C. Failure to Sufficiently Support Claims
¶22. Even if this Court were to consider Caston’s claim that his sentence was
disproportionate to his co-defendants’ sentences, we find his claim is insufficiently
supported. Caston’s request for relief from his sentence relies on his assertion that two of his
co-defendants entered guilty pleas after Caston, pled guilty to reduced charges of simple
robbery, and were sentenced to two fifteen-year concurrent sentences. His “entire argument
11 on this point is premised upon the alleged” guilty pleas and sentences of his co-defendants,
“which are absent from the record.” Beamon v. State, 9 So. 3d 376, 379 (¶10) (Miss. 2009).
¶23. Caston “possessed the burden of proving by a preponderance of the evidence that he
was entitled to postconviction relief.” Kennedy v. State, 181 So. 3d 299, 303 (¶15) (Miss. Ct.
App. 2015). “It is [Caston’s] duty, as the appellant, to furnish an adequate record for
appellate review.” Bester, 188 So. 3d at 578 (¶9). As our caselaw recognizes,
we must decide each case by the facts shown in the record, not assertions in the brief, however sincere counsel may be in those assertions. Facts asserted to exist must and ought to be definitely proved and placed before us by a record, certified by law; otherwise, we cannot know them.
Beamon, 9 So. 3d at 379 (¶10) (quoting Mason v. State, 440 So. 2d 318, 319 (Miss. 1983)).

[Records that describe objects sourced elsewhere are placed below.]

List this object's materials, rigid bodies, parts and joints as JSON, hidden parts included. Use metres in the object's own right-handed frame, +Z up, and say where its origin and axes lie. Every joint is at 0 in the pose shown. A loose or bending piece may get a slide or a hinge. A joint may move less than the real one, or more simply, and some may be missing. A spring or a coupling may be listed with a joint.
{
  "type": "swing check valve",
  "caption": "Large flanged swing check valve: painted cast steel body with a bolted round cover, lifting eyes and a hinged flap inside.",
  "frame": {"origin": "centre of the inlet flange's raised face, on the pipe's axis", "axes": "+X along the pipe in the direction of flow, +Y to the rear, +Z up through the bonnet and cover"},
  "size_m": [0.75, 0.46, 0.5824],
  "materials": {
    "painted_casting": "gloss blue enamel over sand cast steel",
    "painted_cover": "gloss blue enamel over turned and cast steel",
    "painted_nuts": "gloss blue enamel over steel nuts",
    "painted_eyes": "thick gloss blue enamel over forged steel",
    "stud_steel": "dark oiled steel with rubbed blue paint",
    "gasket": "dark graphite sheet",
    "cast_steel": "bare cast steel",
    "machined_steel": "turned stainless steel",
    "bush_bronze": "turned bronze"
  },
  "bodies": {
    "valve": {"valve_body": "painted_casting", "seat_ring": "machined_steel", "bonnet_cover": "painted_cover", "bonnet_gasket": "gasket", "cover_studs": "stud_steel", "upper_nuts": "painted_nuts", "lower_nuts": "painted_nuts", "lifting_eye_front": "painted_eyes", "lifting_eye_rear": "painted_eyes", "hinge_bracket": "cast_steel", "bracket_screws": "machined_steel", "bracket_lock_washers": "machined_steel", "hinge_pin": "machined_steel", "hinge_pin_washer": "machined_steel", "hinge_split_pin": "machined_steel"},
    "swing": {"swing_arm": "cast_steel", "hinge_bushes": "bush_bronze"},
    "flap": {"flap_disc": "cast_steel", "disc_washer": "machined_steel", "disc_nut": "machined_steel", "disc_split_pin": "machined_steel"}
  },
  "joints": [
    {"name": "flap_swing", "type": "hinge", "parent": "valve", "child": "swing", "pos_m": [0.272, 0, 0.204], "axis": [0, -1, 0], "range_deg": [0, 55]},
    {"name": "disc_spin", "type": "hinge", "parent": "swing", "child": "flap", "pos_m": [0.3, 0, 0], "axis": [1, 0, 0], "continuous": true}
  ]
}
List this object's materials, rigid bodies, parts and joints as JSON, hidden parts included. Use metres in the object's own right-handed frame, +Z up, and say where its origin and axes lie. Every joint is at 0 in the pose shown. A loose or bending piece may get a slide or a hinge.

¶24. After a thorough review of the record in this case, we find that Caston has not offered
evidence proving the facts asserted in his PCR motion. Caston attached his co-defendants’
indictments to his motion displaying that his co-defendants were, in fact, indicted on ten
counts that were identical to Caston’s indictment. But he does not present evidence showing
that the co-defendants actually entered a guilty plea or showing the details and circumstances
of any plea agreement and the sentences received. Therefore, we find Caston failed to meet
his burden of proof, and his claim is without merit.
CONCLUSION
¶25. Caston waived the right to challenge the proportionality of his sentence when he pled
guilty, and the trial court imposed the sentence recommended by the State under the terms
of the plea agreement. Notwithstanding his waiver, Caston’s claims in his PCR motion failed
12 to show an inference of gross disproportionality between his thirty-year concurrent sentences
and his ten convictions of armed robbery. He also did not provide evidence substantiating his
assertions that his co-defendants subsequently pled guilty to lesser charges and received
lighter sentences than Caston. Therefore, Caston’s claims were procedurally barred and
without merit. Finding no error in the circuit court’s denial of Caston’s request for an
evidentiary hearing and dismissal of Caston’s PCR motion, we affirm the circuit’s order.
¶26. AFFIRMED.
BARNES, C.J., CARLTON AND WILSON, P.JJ., GREENLEE, WESTBROOKS, McDONALD, LAWRENCE, McCARTY AND EMFINGER, JJ., CONCUR.